The artists and their landlord enjoyed a thriving partnership. 5Pointz transformed dilapidated warehouses and a previously crime-infested neighborhood into a renowned cultural landmark — the country’s largest collection of exterior aerosol art. Movies, music videos, weddings and concerts used 5Pointz as a backdrop. Busloads of tourists and students on field trips visited regularly.
But one day the buildings’ owner notified the artists that the warehouses were to be torn down to make way for high-rise luxury residences. When the artists learned of the plans they launched a campaign to try to save 5Pointz. They filed an application with the City Landmark Preservation Commission but it was rejected because the art work was too new. They also tried to raise money to buy the property, but its value soon skyrocketed to more than 200 million dollars. So with nothing to lose, the artists filed a federal case against the owner.
The case marked the first time a court was asked to determine whether graffiti — with its ephemeral nature — should be considered art, and be protected under federal law. It weighed a property owner’s rights against the rights of visual artists.
Then one night, under cover of darkness, the buildings’ owner instructed a team to paint over the murals. Nearly all the graffiti was destroyed. Artist Akiko Miyakami testified in court that when she saw her artwork mutilated under a layer of white paint, she felt “bereft.”
The landlord and his lawyer contended that the artists knew for years that the buildings would eventually be demolished. Wolkoff argued that even the artists themselves would destroy artwork by constantly painting over thousands of short-term murals themselves. But after a three-week trial, a federal judge awarded 6.7 million dollars in damages to 21 artists whose works were obliterated at 5Pointz. The court decided that the murals had achieved “recognized stature” and were protected under the Visual Artists Rights Act.
Federal judge, Frederic Block ruled that Wolkoff should have put off demolishing the properties for at least 10 months until he had all his permits. He criticized the abrupt way in which the murals were whitewashed and awarded the artists the maximum damages possible. Block wrote an impassioned opinion:
“Wolkoff’s precipitous conduct . . . was an act of pure pique and revenge for the nerve of the plaintiffs to sue to attempt to prevent the destruction of their art.”

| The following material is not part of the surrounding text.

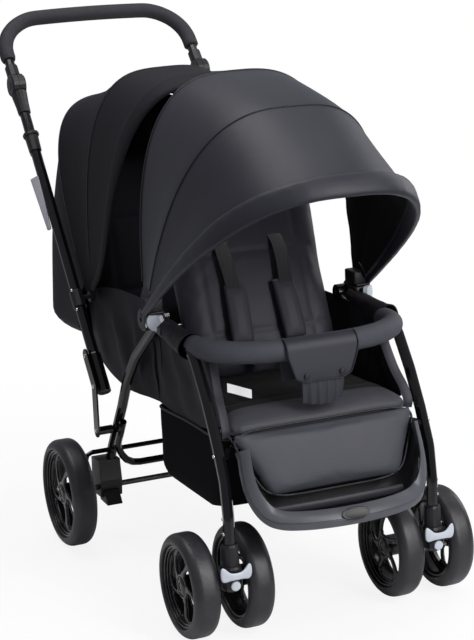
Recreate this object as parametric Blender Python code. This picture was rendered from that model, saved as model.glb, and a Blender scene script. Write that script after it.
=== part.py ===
# Tandem double stroller: two seats one behind the other on a folding tube frame.
# Metres, +Z up. The stroller faces -Y, X = 0 is its plane of symmetry, and z = 0 is the ground.
# Lengths along the stroller are measured from the front axle; Y_FRONT_AXLE moves them to the origin,
# which lies under the middle of the whole stroller.
import math

import bmesh
import bpy
from mathutils import Matrix, Vector

# Overall layout
Y_FRONT_AXLE = -0.3994
WHEELBASE = 0.500
CLEAR = 0.0003
RUN_CLEAR = 0.0006

# Wheels
FRONT_WHEEL_R = 0.0825
REAR_WHEEL_R = 0.095
TYRE_WIDTH = 0.044
TYRE_DEPTH = 0.017
WHEEL_SEGMENTS = 24
SPOKES = 5
FRONT_AXLE_R = 0.005
REAR_AXLE_R = 0.005
TWIN_GAP = 0.046

# Frame planes, measured from the middle of the stroller; the front legs set the width of the rest
FRONT_LEG_X = 0.1755
REAR_LEG_X = FRONT_LEG_X - 0.0125
PUSH_TUBE_X = FRONT_LEG_X + 0.0095
SEAT_RAIL_X = FRONT_LEG_X - 0.0415
REAR_WHEEL_X = REAR_LEG_X + 0.0795
LEG_R = 0.0090
PUSH_TUBE_R = 0.0095
RAIL_R = 0.0070
TUBE_SIDES = 10

# Side hub, where the arm, the rear leg and the front canopy meet
HUB_Y = 0.212
HUB_Z = 0.458
HUB_R = 0.019
HUB_INNER_X = FRONT_LEG_X - 0.0010
HUB_OUTER_X = FRONT_LEG_X + 0.0215
PIVOT_PIN_R = 0.0040
PIVOT_PIN_LENGTH = 0.0230
CANOPY_PIN_DEEP = 0.0120

# Front leg and caster
ARM_END_Y = 0.1840
CASTER_TRAIL = 0.058
LEG_FOOT_Z = 0.140
COLLAR_TOP_Z = 0.160
COLLAR_BOTTOM_Z = 0.126
COLLAR_R = 0.0145
CASTER_HEAD_R = 0.0175
CASTER_HEAD_BOTTOM_Z = 0.086
CASTER_WEB = 0.020

# Bumper bar
BUMPER_R = 0.0175
BUMPER_Z = HUB_Z - 0.021
BUMPER_FRONT_Y = -0.026
BUMPER_CORNER_Y = 0.024
BUMPER_BACK_Y = 0.062

# The front leg's line as (y, z): the arm, the bend by the bumper and the leg down to the caster
FRONT_LEG_LINE = (
    (ARM_END_Y, HUB_Z - 0.0055),
    (BUMPER_BACK_Y - 0.010, BUMPER_Z),
    (0.005, BUMPER_Z - 0.067),
    (-0.026, BUMPER_Z - 0.123),
    (CASTER_TRAIL * -0.9, COLLAR_TOP_Z + 0.096),
    (-CASTER_TRAIL - 0.002, COLLAR_TOP_Z + 0.040),
    (-CASTER_TRAIL, LEG_FOOT_Z),
)

# Rear frame
REAR_AXLE_HALF = REAR_WHEEL_X + 0.0110
REAR_BRACKET_INNER_X = REAR_LEG_X - 0.0130
REAR_BRACKET_OUTER_X = REAR_LEG_X + 0.0270
CROSS_TUBE_R = 0.0065
CROSS_TUBE_Z = REAR_WHEEL_R + 0.042
BRAKE_R = 0.0045
BRAKE_ARM_X = REAR_LEG_X + 0.0410
BRAKE_RISE = 0.059
BRAKE_BACK = 0.020

# The rear leg's line as (y, z), each y a share of the way from the hub back to the rear axle
REAR_RUN = WHEELBASE - HUB_Y
REAR_LEG_LINE = (
    (HUB_Y, HUB_Z),
    (HUB_Y + REAR_RUN * 0.1667, HUB_Z - 0.036),
    (HUB_Y + REAR_RUN * 0.4306, HUB_Z - 0.091),
    (HUB_Y + REAR_RUN * 0.6042, HUB_Z - 0.144),
    (HUB_Y + REAR_RUN * 0.7222, HUB_Z - 0.199),
    (HUB_Y + REAR_RUN * 0.9583, REAR_WHEEL_R + 0.069),
    (HUB_Y + REAR_RUN * 1.0278, REAR_WHEEL_R + 0.023),
)
SHIN_TOP, SHIN_FOOT = REAR_LEG_LINE[4:6]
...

“The shame of it all is that since 5Pointz was a prominent tourist attraction the public would undoubtedly have thronged to say its goodbyes during those 10 months and gaze at the formidable works of aerosol art for the last time. It would have been a tribute for the artists that they richly deserved.”
I have no argument for or against the ruling; it just feels unsatisfying. Art was destroyed. A property owner’s good deeds were forgotten. People who once collaborated to create something wonderful sued one another.
Does a money award ever compensate this kind of loss?
I feel sad.
Sources: About.com, Samantha Schmidt, Document, U.S. District Court, Eastern District of New York.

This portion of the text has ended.